The plan had always been to build a darkroom at Positive Light Projects, but it has taken us a while to get here. It will be three years in January since we got the keys to 184-187 Sidwell Street and started a large renovation project (the building had been empty for about 5 years and needed a lot of work!) to create a safe, warm and accessible community arts hub, artists studios and a photographic darkroom. The first two we got up and running pretty quick by that summer, but the darkroom proved to be more challenging. After a string of failed funding attempts, I was sat with George Barron (who co runs PLP with me) having just heard news of the latest rejection, trying to formulate a new plan when he said ‘can we just built it ourselves with what we have?’. A quick back of a napkin budget later we realised that with the left over building materials from previous projects that we had lying around, various enlargers, sinks, lenses and processing equipment that I had been collecting over the years and by pulling in a few favours we could at least build the space and then figure out the rest later. So we set to work. After a month or so we had a fulling functioning photography darkroom with 13 enlargers callable of printing from 35mm, medium format, 4×5” and even 8×10” (thanks to a generous donation from the Dartmoor based artist Susan Derges) negatives as well as a film processing area, paper and negative drying capabilities and a reference library.  

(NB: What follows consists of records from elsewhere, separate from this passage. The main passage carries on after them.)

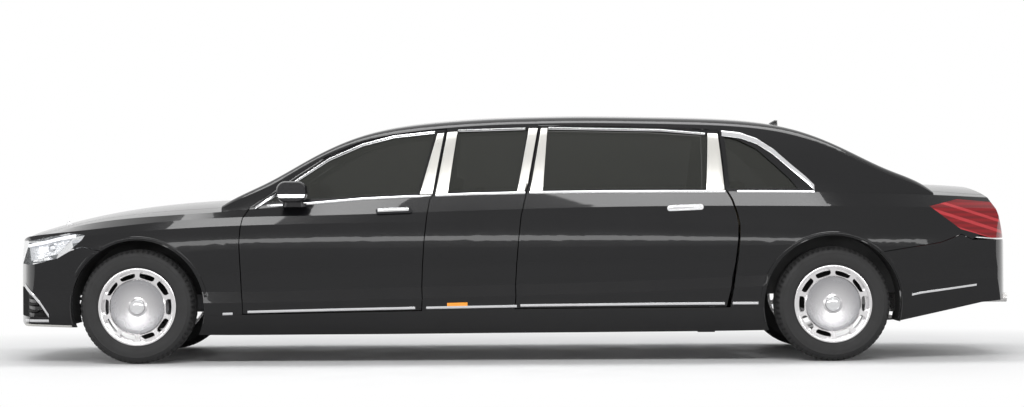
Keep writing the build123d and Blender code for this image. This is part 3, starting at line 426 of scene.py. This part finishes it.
def skin_of(*names):
    """One merged copy of CAD nodes, to lay trim on."""
    copies = []
    for name in names:
        made = nodes[name].data.copy()
        piece = bpy.data.objects.new("skin_copy", made)
        bpy.context.scene.collection.objects.link(piece)
        copies.append(piece)
    bpy.ops.object.select_all(action="DESELECT")
    for piece in copies:
        piece.select_set(True)
    bpy.context.view_layer.objects.active = copies[0]
    if len(copies) > 1:
        bpy.ops.object.join()
    skin = bpy.context.object
    edit("SELECT")
    bpy.ops.mesh.remove_doubles(threshold=0.00002)
    leave()
    return skin


def remove(piece):
    bpy.data.objects.remove(piece, do_unlink=True)


def ribbon(points, width, step=0.05):
    """A flat band in side view: one edge, extruded along the points."""
    first = Vector(points[0])
    bpy.ops.object.select_all(action="DESELECT")
    bpy.ops.mesh.primitive_plane_add(size=1, location=(first.x - 0.5, DRAWN_Y, first.y), rotation=(pi / 2, 0, 0))
    band = settle(bpy.context.object)
    edit("DESELECT")
    bpy.ops.mesh.select_mode(type="VERT")
    leave()
    for v in band.data.vertices:
        v.select = v.co.x < first.x - 0.5
    edit()
    bpy.ops.mesh.delete(type="VERT")
    bpy.ops.mesh.select_all(action="SELECT")
    heading = atan2(points[1][1] - points[0][1], points[1][0] - points[0][0])
    rise = width / max(STEEPEST, cos(heading))
    bpy.ops.transform.resize(value=(1, 1, rise), center_override=(first.x, DRAWN_Y, first.y))
    for a, b in zip(points, points[1:]):
        length = Vector((b[0] - a[0], b[1] - a[1])).length
        cuts = max(1, int(length / step))
        for _ in range(cuts):
            bpy.ops.mesh.extrude_region_move(
                TRANSFORM_OT_translate={"value": ((b[0] - a[0]) / cuts, 0, (b[1] - a[1]) / cuts)}
            )
    leave()
    return band


def panel(corners, cuts=8):
    """A four-sided plate in side view, lower edge first, then the upper edge."""
    (ax, az), (bx, bz), (cx, cz), (dx, dz) = corners
    bpy.ops.object.select_all(action="DESELECT")
    bpy.ops.mesh.primitive_grid_add(
        x_subdivisions=4, y_subdivisions=cuts, size=1, location=(0, DRAWN_Y, 0), rotation=(pi / 2, 0, 0)
    )
    plate = settle(bpy.context.object)
    for v in plate.data.vertices:
        u = v.co.x + 0.5
        w = v.co.z + 0.5
        low = Vector((ax + (bx - ax) * u, az + (bz - az) * u))
        high = Vector((dx + (cx - dx) * u, dz + (cz - dz) * u))
        spot = low + (high - low) * w
        v.co = (spot.x, DRAWN_Y, spot.y)
    return plate


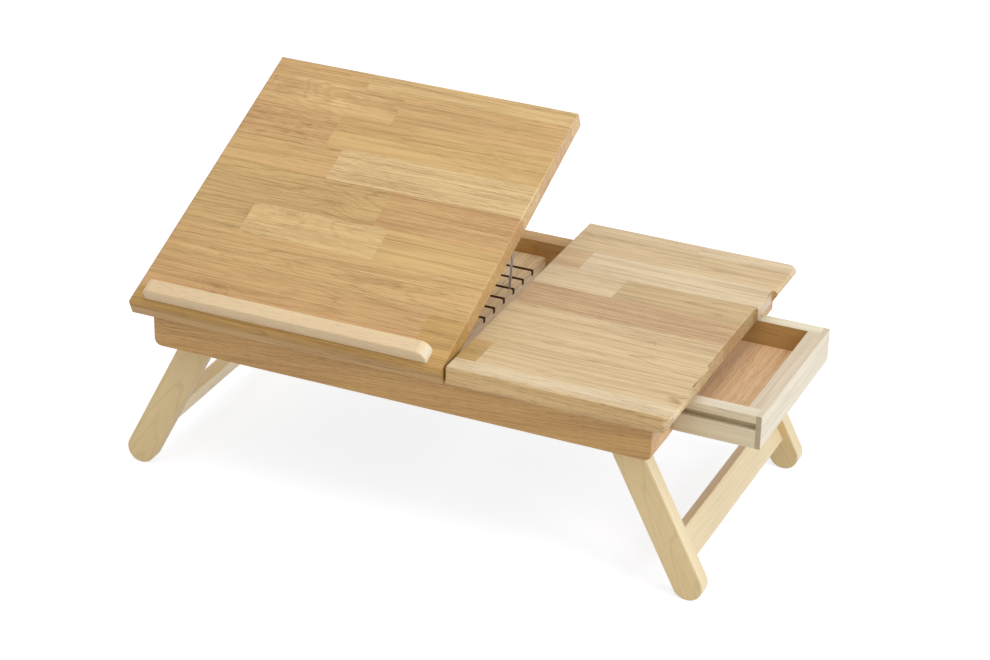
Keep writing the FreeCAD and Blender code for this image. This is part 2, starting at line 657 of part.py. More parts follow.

The next challenge was to activate the space and get people in using it. When the opportunity arose to be part of the British Science Festival we jumped at it as at this stage we had no budget for marketing, promotion, staffing or materials (that’s what we had to figure out later!). It was so exciting to see this space, years in the making, to finally be busy and buzzing and the excitement on people’s faces as the images they were creating came to life in the developing trays. Over the course of the day we had a broad and diverse range of people coming in to play. Currently studying students keen to expand their existing skills and experience as well as recently graduated ones missing the comfort and familiarity of the red lights. People from older generations who remembered their granddad’s home darkroom back in the day set up in a small cupboard under the stairs, transported back there by the distinctive smell of the chemicals. Leaders of local community organisations and educational institutions keen to find out about the potential of the space to engage with their students / service users. And members of the general public who had never set foot in a darkroom before keen to see what all the fuss was about. They were not disappointed as there is nothing quite like the magic and spectacle of exposing light to what looks like a blank sheet of paper and then watching as it transforms into a totally unique piece of art in front of your eyes.  

We hope that some of you will be glad to know that we have now figured out what to do next! We have an exciting plan in place to fully launch the space – to create a membership scheme and open access use of the enlargers and processing areas, technician support, exhibitions, talks and open days, a number of community focused, socially engaged projects working with locals community organisations and an exciting range of evening, week day and weekend workshops exploring variety of alternative and traditional processes and approaches. We still have plenty of work to do to make this all a reality, but it will happen! Watch this space!